Siteimprove is a multinational Software-as-a-Service (SaaS) company that creates cloud-based tools and services for website governance and optimization. Siteimprove was founded in 2003, is headquartered in Copenhagen, Denmark, and actively operates in numerous countries including Austria, Australia, Canada, Denmark, England, Finland, France, Germany, Italy, Japan, The Netherlands, Norway, Sweden, Switzerland, and US.

== History ==
Morten Ebbesen founded Siteimprove in Denmark in 2003. Over the course of the next six years, the company expanded its market presence to Great Britain, US, and Sweden. In 2010, Siteimprove joined the United Nations Global Compact corporate social responsibility (CSR) program and published its first annual CSR report. During 2012, 2013 and 2014, Siteimprove expanded its operations to Germany, The Netherlands, Norway, and Ireland. In 2015, the company expanded its market presence to Australia, Austria, Canada, Switzerland, Finland, and France. In December 2015, Siteimprove received a USD 55 million minority investment from global growth equity firm Summit Partners. In 2017, Siteimprove expanded into Japan and acquired the Danish consultancy firm, Marketing Lion. In 2020, Nordic Capital took a majority ownership position within Siteimprove to further invest and accelerate growth. In 2021, Shane Paladin was appointed CEO to further expand global customer operations and product development. In 2025, Siteimprove was listed in the Leader category, third position, by Forrester Research in The Forrester Wave: Digital Accessibility Platforms, Q4 2025 report.

== Products ==
Siteimprove’s cloud-based software products automate the process of identifying errors and problems on websites.
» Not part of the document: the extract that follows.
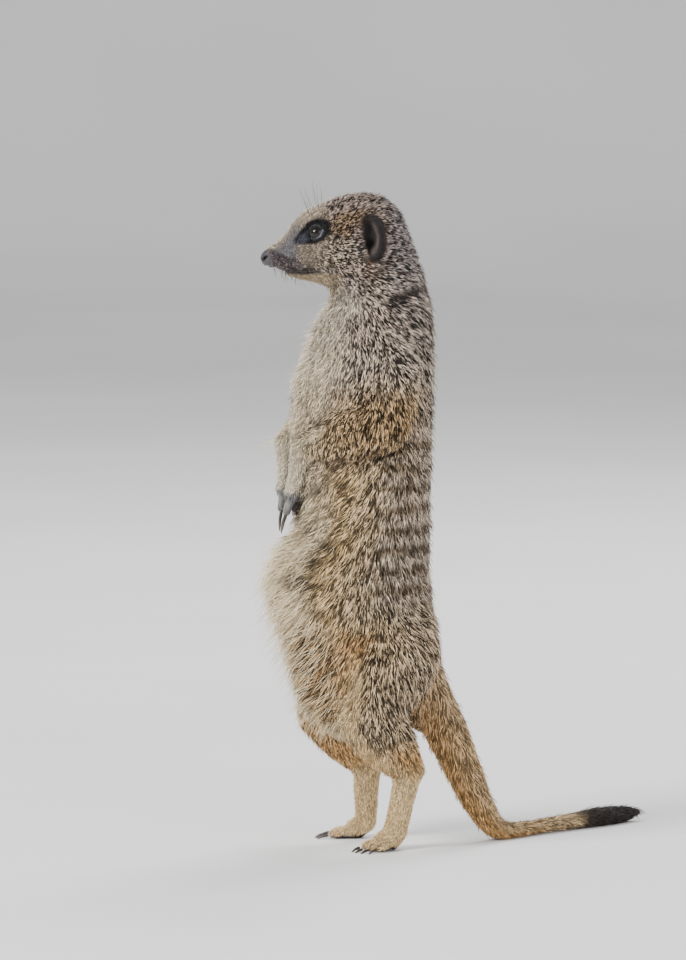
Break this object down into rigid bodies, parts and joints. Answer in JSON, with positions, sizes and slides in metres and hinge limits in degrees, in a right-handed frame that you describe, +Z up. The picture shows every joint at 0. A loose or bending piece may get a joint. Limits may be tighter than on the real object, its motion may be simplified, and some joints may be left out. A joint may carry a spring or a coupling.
{
  "type": "meerkat",
  "caption": "Life-size meerkat standing upright on its hind legs, looking ahead, forepaws hanging together before the belly and the tail laid back along the floor.",
  "frame": {"origin": "on the floor, under the middle of the box around the whole animal", "axes": "+Z up; the head faces -Y; the animal's left side is +X"},
  "size_m": [0.134, 0.1968, 0.3276],
  "materials": {
    "fur": "grizzled grey-buff short fur",
    "pale_fur": "pale cream short fur",
    "dark_fur": "dark brown short fur over dark skin",
    "eye": "wet glossy dark brown",
    "nose_skin": "moist finely pebbled skin",
    "claw": "semi-gloss horn"
  },
  "bodies": {
    "root": {"head": "fur", "lower_jaw": "pale_fur", "nose_pad": "nose_skin", "eye_left": "eye", "eye_right": "eye", "ear_left": "dark_fur", "ear_right": "dark_fur", "neck": "fur", "chest": "fur", "belly": "fur", "upper_arm_left": "fur", "forearm_left": "fur", "hand_left": "dark_fur", "hand_claw_left_1": "claw", "hand_claw_left_2": "claw", "hand_claw_left_3": "claw", "hand_claw_left_4": "claw", "upper_arm_right": "fur", "forearm_right": "fur", "hand_right": "dark_fur", "hand_claw_right_1": "claw", "hand_claw_right_2": "claw", "hand_claw_right_3": "claw", "hand_claw_right_4": "claw", "thigh_left": "fur", "shank_left": "fur", "foot_left": "pale_fur", "foot_claw_left_1": "claw", "foot_claw_left_2": "claw", "foot_claw_left_3": "claw", "foot_claw_left_4": "claw", "thigh_right": "fur", "shank_right": "fur", "foot_right": "pale_fur", "foot_claw_right_1": "claw", "foot_claw_right_2": "claw", "foot_claw_right_3": "claw", "foot_claw_right_4": "claw", "tail_base": "fur", "tail_middle": "fur", "tail_tip": "dark_fur"}
  },
  "joints": []
}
The company’s web governance platform constitutes a collection of integrated tools for controlling website content, creating internal web policies, improving web accessibility in accordance with the global Web Content Accessibility Guidelines 2.0 for compliancy levels A, AA, and AAA, improving search engine optimization (SEO), monitoring website performance, identifying personal data and website cookies, and utilizing website analytics data.